A two-period model of signaling with ownership retention Courteau, Lucie


This dissertation is an extension of Leland and Pyle's (1977) signaling model. It introduces the length of the retention period to which the entrepreneur commits in the prospectus as a signal of firm value, in addition to the retention level. The analysis uses concepts of game theory to examine a two-period model where an entrepreneur seeks to issue shares on the market and invest in a productive project that generates outcomes which are publicly announced at the end of the next two periods. The entrepreneur can retain some of her firm's shares and trade them later on the secondary market, after information has been released about the outcomes.
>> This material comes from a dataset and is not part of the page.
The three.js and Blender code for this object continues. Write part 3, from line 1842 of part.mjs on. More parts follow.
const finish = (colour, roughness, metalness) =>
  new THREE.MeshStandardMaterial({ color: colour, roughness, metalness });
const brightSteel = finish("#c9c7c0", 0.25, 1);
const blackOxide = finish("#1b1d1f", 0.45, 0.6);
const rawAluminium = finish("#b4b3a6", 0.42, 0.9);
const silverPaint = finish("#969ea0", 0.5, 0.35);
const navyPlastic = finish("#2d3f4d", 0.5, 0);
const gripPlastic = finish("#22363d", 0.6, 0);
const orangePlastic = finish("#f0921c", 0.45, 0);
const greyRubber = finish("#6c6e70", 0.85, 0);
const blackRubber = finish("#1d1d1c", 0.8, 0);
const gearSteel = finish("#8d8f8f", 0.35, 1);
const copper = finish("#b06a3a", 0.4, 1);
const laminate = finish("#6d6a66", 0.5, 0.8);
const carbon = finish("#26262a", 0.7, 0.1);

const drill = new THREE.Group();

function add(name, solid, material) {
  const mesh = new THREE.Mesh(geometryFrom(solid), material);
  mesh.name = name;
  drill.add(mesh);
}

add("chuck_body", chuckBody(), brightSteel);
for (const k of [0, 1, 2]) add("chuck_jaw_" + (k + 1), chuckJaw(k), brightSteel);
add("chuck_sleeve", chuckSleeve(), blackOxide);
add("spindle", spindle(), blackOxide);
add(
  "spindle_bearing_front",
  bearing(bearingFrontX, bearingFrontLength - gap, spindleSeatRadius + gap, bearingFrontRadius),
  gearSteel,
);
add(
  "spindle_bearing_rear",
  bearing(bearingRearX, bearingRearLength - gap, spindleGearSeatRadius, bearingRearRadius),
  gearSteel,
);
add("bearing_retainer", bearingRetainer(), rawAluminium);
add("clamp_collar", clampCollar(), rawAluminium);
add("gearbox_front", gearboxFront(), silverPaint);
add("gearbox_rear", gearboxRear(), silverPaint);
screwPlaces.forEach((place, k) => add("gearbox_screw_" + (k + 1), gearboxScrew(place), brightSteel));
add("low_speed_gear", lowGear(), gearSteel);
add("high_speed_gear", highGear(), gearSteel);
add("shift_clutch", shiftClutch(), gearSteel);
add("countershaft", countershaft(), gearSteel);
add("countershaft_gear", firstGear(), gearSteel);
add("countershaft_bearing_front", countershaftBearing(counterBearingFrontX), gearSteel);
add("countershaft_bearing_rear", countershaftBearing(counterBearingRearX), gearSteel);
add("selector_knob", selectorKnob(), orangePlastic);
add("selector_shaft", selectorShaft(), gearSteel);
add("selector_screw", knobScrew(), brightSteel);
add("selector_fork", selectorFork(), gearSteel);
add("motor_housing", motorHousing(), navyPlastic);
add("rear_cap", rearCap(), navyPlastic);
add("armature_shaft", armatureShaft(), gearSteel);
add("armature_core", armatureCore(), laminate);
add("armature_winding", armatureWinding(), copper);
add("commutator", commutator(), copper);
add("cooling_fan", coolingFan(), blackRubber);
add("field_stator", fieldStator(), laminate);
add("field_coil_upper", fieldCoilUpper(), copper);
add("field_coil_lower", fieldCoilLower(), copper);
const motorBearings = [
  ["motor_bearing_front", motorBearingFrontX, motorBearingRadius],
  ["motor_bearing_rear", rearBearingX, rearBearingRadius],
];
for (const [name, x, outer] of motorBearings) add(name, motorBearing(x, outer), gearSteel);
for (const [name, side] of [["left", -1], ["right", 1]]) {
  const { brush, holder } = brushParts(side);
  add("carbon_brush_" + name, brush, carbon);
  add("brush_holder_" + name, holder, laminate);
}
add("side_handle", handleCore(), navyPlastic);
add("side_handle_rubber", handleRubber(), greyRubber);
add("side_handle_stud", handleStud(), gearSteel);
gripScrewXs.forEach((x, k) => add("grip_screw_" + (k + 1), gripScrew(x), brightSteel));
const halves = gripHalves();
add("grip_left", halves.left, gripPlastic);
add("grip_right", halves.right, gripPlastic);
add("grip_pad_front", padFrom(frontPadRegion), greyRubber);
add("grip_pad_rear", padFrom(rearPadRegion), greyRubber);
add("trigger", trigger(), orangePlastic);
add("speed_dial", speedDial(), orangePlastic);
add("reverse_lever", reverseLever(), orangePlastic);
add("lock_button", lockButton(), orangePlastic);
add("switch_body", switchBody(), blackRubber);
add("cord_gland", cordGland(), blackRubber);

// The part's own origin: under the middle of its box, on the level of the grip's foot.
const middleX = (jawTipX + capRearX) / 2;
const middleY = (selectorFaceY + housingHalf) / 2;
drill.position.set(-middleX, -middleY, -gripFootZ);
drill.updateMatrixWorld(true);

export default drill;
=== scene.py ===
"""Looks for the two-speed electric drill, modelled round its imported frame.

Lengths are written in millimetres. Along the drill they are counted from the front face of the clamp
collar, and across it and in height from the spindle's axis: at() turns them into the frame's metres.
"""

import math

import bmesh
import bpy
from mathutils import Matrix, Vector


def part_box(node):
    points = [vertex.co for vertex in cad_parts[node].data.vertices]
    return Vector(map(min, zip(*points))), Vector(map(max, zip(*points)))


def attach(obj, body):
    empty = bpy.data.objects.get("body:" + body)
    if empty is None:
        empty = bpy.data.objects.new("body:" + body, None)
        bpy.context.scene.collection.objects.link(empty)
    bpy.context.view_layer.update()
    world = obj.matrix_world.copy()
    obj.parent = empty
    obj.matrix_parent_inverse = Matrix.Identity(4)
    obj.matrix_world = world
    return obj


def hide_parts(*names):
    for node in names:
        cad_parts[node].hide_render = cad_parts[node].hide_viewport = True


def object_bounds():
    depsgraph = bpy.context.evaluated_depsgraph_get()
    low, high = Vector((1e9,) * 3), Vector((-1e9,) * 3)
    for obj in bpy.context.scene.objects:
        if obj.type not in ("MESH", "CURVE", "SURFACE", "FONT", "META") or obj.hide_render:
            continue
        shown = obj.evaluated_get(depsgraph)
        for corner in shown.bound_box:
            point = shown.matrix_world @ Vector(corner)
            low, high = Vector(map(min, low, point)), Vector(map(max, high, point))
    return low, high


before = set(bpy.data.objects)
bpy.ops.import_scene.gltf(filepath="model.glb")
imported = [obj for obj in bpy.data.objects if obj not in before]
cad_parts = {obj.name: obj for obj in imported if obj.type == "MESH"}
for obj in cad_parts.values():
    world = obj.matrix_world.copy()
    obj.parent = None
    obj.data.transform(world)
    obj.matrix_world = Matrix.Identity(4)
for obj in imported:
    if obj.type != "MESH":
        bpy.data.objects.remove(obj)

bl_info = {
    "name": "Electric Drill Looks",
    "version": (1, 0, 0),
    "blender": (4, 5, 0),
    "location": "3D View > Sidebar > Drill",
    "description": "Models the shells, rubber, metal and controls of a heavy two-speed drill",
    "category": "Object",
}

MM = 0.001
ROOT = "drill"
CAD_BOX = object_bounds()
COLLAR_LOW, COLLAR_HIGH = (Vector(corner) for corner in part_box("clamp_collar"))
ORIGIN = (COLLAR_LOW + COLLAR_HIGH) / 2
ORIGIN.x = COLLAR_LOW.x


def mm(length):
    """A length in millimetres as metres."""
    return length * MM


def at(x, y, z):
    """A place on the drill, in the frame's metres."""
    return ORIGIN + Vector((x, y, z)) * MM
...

The length of the retention period is found to be a signaling mechanism that complements ownership retention. Depending on the information structure of the firm, a longer retention period may reduce or increase the retention level necessary for separation. The model also shows that there are realistic situations in which entrepreneurs prefer to retain a portion of their firm's shares for longer than the minimum retention period imposed by regulations, and others in which she prefers the shortest period possible. The optimal combination of under-diversification and commitment is shown to depend on the information structure and the probability distribution of outcomes of the firm. The empirical implications of the model are tested on the set of firms that made an initial public offering in 1981. Although the results of the tests are generally consistent with the predictions of the model, they are not strong enough to reject the null hypotheses.